Herzberg theorized that the short-term gains realized through external motivators were lost once those motivators were taken away. Likewise, supporting internal motivators with external counterparts enhances productivity. Therein lies the link.
The two types of motivators feed off one another. Promoting one while ignoring the other does not achieve the best possible results. So when it comes to creating truly successful channel partner incentive programs, the key is to find the right balance between them.
The Idea of Personal Motivation
Going beyond the Herzberg theory leads us to the idea of personal motivation. What motivates an individual to be the best they can be? Is it a sense of achievement? Is it merely an intrinsic desire to always be the best? The actual trigger for any one person is less important than actually coming up with the channel partner incentives most likely to trigger partners to take action.
Channel partner incentive programs give partners a reason to explore their own personal motivations. But it needs to be understood that a bonus or perk is not the same thing as a channel partner incentive. Bonuses and perks are one-time motivators offered in response to past actions. Channel partner incentives are an invitation to do better both now and in the future.
Channel partner incentive programs place a reward in front, where partners can clearly see it. As partners work to receive that reward, they come to realize just what they are capable of.
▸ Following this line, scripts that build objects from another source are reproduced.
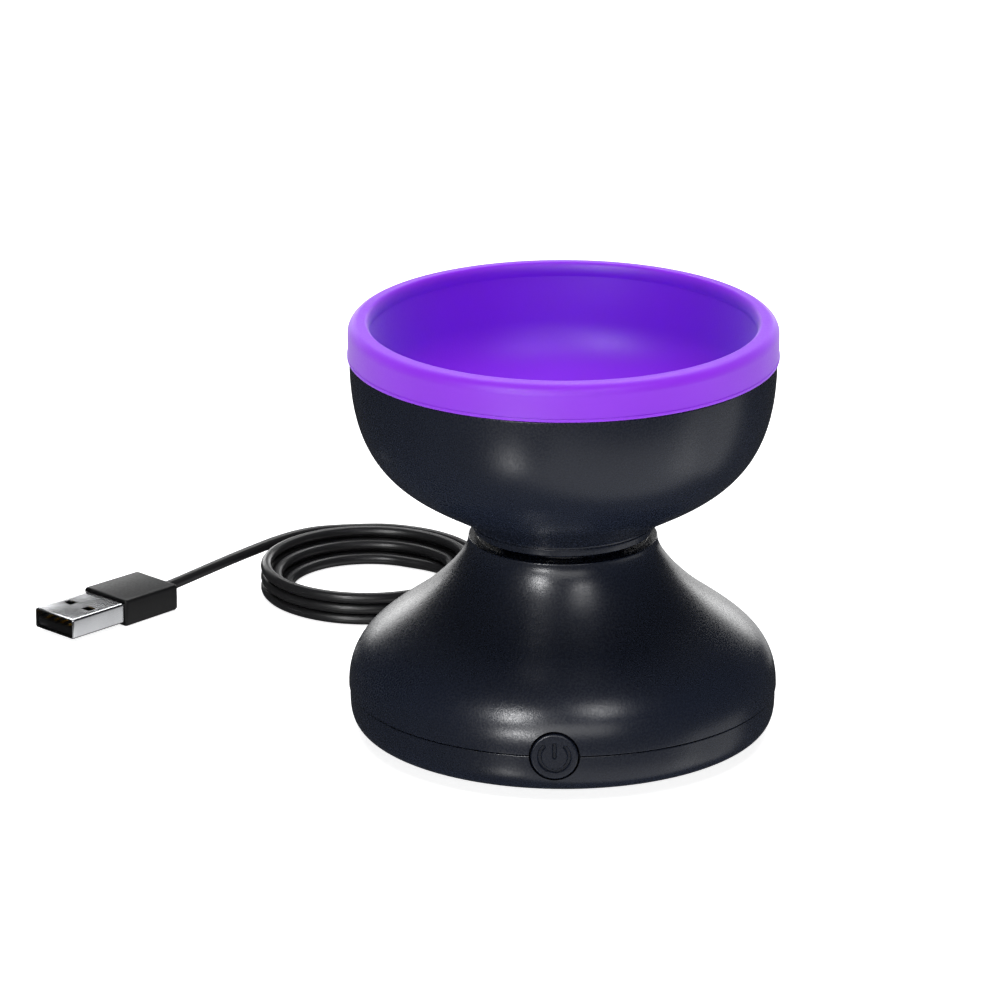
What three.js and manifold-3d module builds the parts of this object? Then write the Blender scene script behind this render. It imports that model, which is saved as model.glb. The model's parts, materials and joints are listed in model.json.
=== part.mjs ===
// Electric make-up brush cleaner: a motor in a flared base spins a bowl with a silicone liner.
// Millimetres, +Z up. Origin: middle of the base, on the surface it stands on.
// The power button faces -Y and the USB lead leaves the base towards +Y.

import * as THREE from 'three';
import { mergeVertices } from 'three/addons/utils/BufferGeometryUtils.js';
import Module from 'manifold-3d';

const wasm = await Module();
wasm.setup();

// ---------------------------------------------------------------- driving dimensions

const R_BODY = 44.45;        // 3.5 inches across, base and liner rim alike
const HEIGHT = 88.9;         // 3.5 inches tall
const ROUND = 40;            // facets around the big shells
const FINE = 16;             // facets around small turned pieces
const SMALL = 10;            // facets around screws and pins
const GAP = 0.3;             // clearance between separate pieces

const FLOOR_CLEAR = 1.0;     // underside of the bottom cover above the table
const SEAM_Z = 9.85;         // middle of the seam between cover and base shell
const LIP_Z = 11.8;          // top of the cover's locating lip
const WALL = 2.2;            // base shell wall
const COVER_WALL = 2.0;
const NECK_R = 19.6;         // top edge of the base shell
const NECK_Z = 42.6;
const DECK_Z = 41.6;         // deck inside the neck that carries the motor
const DECK_UNDER_Z = 39.4;
const COLLAR_R = 13.2;       // splash collar around the drive
const COLLAR_TOP_Z = 45.4;

const FOOT_RING_R = 18.6;    // ring under the bowl
const FOOT_RING_Z = 43.9;
const BOWL_R = 43.98;
const BOWL_WALL = 2.0;
const BOWL_FLOOR_Z = 50.9;
const BOWL_UNDER_Z = 48.9;
const BOWL_RIM_Z = 86.2;
const BAND_Z = 81.24;        // lower edge of the liner's turned-over rim
const RIM_ROUND = 2.2;
const LINER_R = 40.05;       // inside of the liner at its rim
const CREASE_Z = 76.6;       // where the liner's wall turns into its dish
const DISH_Z = 58.5;         // deepest point of the dish
const LINER_WALL = 1.8;

const BUTTON_Z = 9.85;
const BUTTON_R = 4.8;
const BUTTON_HOLE_R = 5.25;
const SCREW_CIRCLE = 31;     // cover screws, on the diagonals
const FOOT_CIRCLE = 29;      // rubber feet, on the axes
const FOOT_R = 5.0;
const MOTOR_R = 12.2;
const MOTOR_TOP_Z = 39.1;
const MOTOR_SCREW_X = 8.0;
const HUB_SCREW_CIRCLE = 7.0;

const CORD_D = 2.4;
const CORD_EXIT_Z = 6.6;
const COIL_CENTRE = [-45.7, 83.4];
const COIL_OUTER_R = 23.5;
const PLUG_REAR = [-91, 72.9];
const PLUG_HEADING = 228;    // degrees from +X, the way the plug points
const PLUG_Z = 3.05;

// ---------------------------------------------------------------- finishes

const finish = (color, roughness, metalness) =>
  new THREE.MeshStandardMaterial({ color, roughness, metalness });

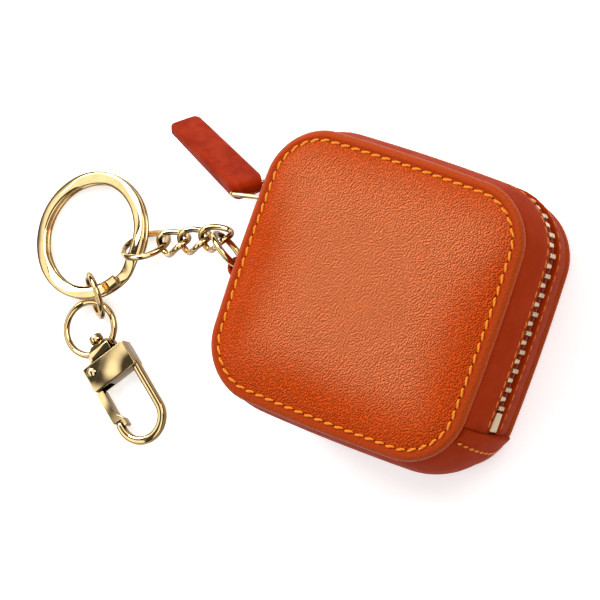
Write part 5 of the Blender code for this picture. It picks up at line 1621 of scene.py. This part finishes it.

They take a sense of pride and satisfaction in their own accomplishments even as they seek to win the proverbial prize.
Incentives Can Be Self-Sustaining
Channel partner incentives can be self-sustaining in the sense that they train partners in the fundamental truth that they can be better at what they do. As partners accomplish goals and understand their own capabilities, they personally motivate themselves to stretch further. The more they accomplish, the more they want to accomplish in the future.